Listening to Oedipus Tyrannus is absolutely fascinating. The first track, Overture, contains elements hearkening back to Zeit, while “Act 1” and “Act 2: Battle” are more reminiscent of Phaedra. “Act 2: Baroque” simultaneously hints forward to Stratosfear and back to Atem. “Act 2: Zeus” is a throwback to Zeit again. The beginning of “Act 3” was used for the conclusion of Rubycon part 2, and later there’s some furious sequencer clatter (with resonant squelch reminiscent of acid house!).
So what to make of all that? As background misery for a Greek tragedy the music makes perfect sense, and there are plenty of great moments, but it just doesn’t quite make sense as an album.
With all that said, Oedipus Tyrannus remains intriguing for being a stylistic compendium Tangerine Dream’s work to that point, without having a distinct identity of its own. Despite that it’s still good to have it. It’s also easier to see now why the group underwent an abrupt style change with Stratosfear. Oedipus Tyrannus suggests the group had gone as far as they could go with their classic sound, and it was time to try something new.
What do I get out of Tangerine Dream?
This is a personal outline of why Tangerine Dream means so much to me.

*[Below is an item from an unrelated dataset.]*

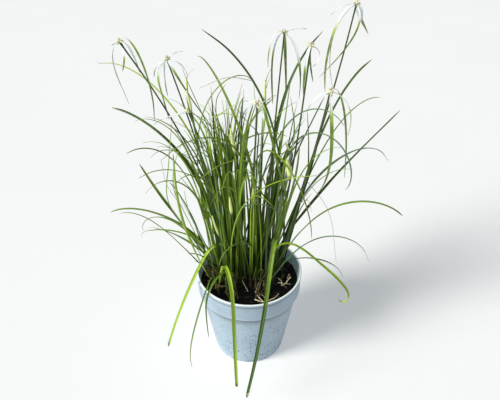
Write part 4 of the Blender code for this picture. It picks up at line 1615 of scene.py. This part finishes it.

I should say at the outset that is my subjective viewpoint, and I don’t even expect hardcore Tangerine Dream fans to necessarily agree with me.
So to my mind classic period Tangerine Dream is the intersection of the following phenomena:
- Sonic open-mindedness steeped in 1960s German avant-garde
- Psychedelia
- A strong desire to explore the sublime
Point 1. we’ve already discussed. Point 2. is almost too obvious to mention, but I will point out that while I’ve never used psychedelics and wouldn’t dare presume to understand what it’s like to consume them, I do get a sense that Tangerine Dream’s classic era music is the result of some profound psychonautical experiences.
As for point 3., Tangerine Dream’s music evokes moods of grandeur and horror, which lines up well with the Romantic conception of the Sublime.
Classic Tangerine Dream is for me a companion for life. Much of that is perhaps tied to being 17 when I first heard them, but I feel the singular feature of the band is that they meant every note of what they did, not in adolescent, U2ish sort of way, but more like, I dunno, the Mercury 7. I can’t know precisely what Tangerine Dream were really about, but what I think their classic period was about is totally compelling. It’s waves thundering on a shore for a billion years, it’s the minute or so of the totality of an eclipse, it’s mountains rising and earthquakes toppling them down. It’s the formation of black holes and their eventual evaporation quadrillions of years hence.
I’ve spoken about religious devotion to Tangerine Dream, and that’s a bit of exaggeration for comic effect, but they are a group I take more seriously than any other.
Legacy
Aside from their 1970s heyday Tangerine Dream have never been in vogue with the cogniscenti, mostly because the cogniscenti are increasingly less interested (or too terrified) to confront the cosmic drama that Tangerine Dream laid out. Of electronic music movements that have come since Phaedra, synthpop was pop, house and techno were about love and dancing, Ambient was more about tranquility and transcendence, IDM about a sort of digital nihilism, glitch was about glitch, and synthwave was about… actually I really don’t understand synthwave at all. By contrast the other two truly great Krautrock bands, Can, and Kraftwerk, have attained a measure of perpetual veneration. I suspect the difference is that Can were a rock group, and rock is still a thing despite being essentially complete in the 1990s, while Kraftwerk are lauded as a sort of tuneful Gilbert and George. I don’t begrudge these groups their recognition - they deserve it - but I don’t think Tangerine Dream is any less eligible.
Having said this I feel duty bound to point out that classic period albums are not without fault. Some of the bloops and bleeps are now dated and perhaps even quaint, and all of Tangerine Dream’s early albums were comparatively low-fi; Rubycon was the first to avoid loudness clipping, hiss on the master tape, obvious tape edits, or, in Zeit’s case, the sound of a creaking chair caught on microphone multiple times. I don’t find any of these features particularly detrimental, but younger listeners may be confounded.
Stylistically there are other problems: Zeit clearly has some debts to Ligeti (and Kubrick, for that matter). There’s also the lingering Pink Floyd influence, and the group’s willingness to push the boundaries of rock made them sufficiently Proj-adjacent to put them on the ideological outer with punk, new wave, synthpop, and indie bands. The 90’s ambient revival did swing back, with the old synth sequence returning to fashion, but TD itself was less in favour than acts that had been inspired by the general 70s synth sound, like The Orb.
If Tangerine Dream are not in vogue, there has nonetheless been a revival in Tangerine Dreamish things. The recent craze for DIY modular synthesizers represents a return to 1970s synth technology. (And it’s questionable though whether the resulting music represents any advance on what Tangerine Dream and other groups achieved 50 years ago.) More directly, Tangerine Dream’s work has been used in media like Grand Theft Auto and Stranger Things. Admittedly this influence is more from the group’s 1980s work, and with media being something of a blizzard these days, it’s hard to know whether these flickers of interest represent perpetuation of an enduring legacy, or just sparks from a dying ember. I do hope Tangerine Dream are not forgotten, however as I think they were one of the most true musical artists of the late 20th century.